We were able to successfully test our designs in simulation. Excluding cycles used to read in UART frames into BRAM, a complete example takes 1820 cycles to evaluate. More than half the time is used to process the first FC layer as four sequential chunks, a 256 × 1000 by 1000 multiply. Currently, we are synthesizing the Verilog for placement on a Xilinx Zync-7000 FPGA, so that we can perform end-to-end tests.
DISCUSSION
We demonstrate a substantially smaller, hardware-amiable text-dependent speaker identification model, using weight ternarization. We compare various network architectures used in prior research, and demonstrate the poor results ternarizing the recent depthwise-separable architecture. We design and test in simulation inference on our ternary networks, demonstrating its suitability for hardware evaluation.
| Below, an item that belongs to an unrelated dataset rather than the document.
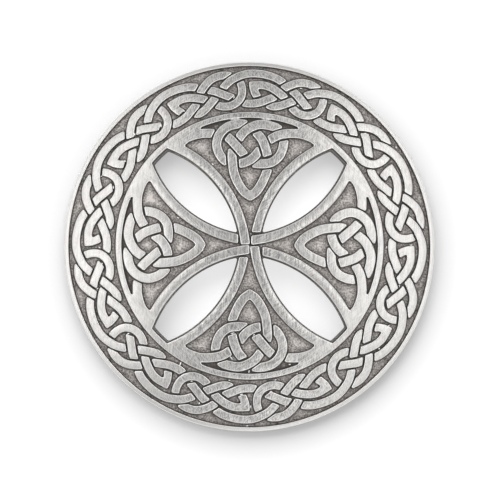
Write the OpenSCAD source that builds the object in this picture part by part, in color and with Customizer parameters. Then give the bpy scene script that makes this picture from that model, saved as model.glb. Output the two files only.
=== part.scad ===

In future work, we intend on removing the discrete cosine transform (DCT) at the end of MFCC generation. While running counter to prior work, this would preserve spatial locality of the inputs, and possibly boost performance of our convolution-based architectures. Furthermore, we plan on power-gating the PU's so as to exploit the inherent sparsity in ternary networks to further reduce power consumption.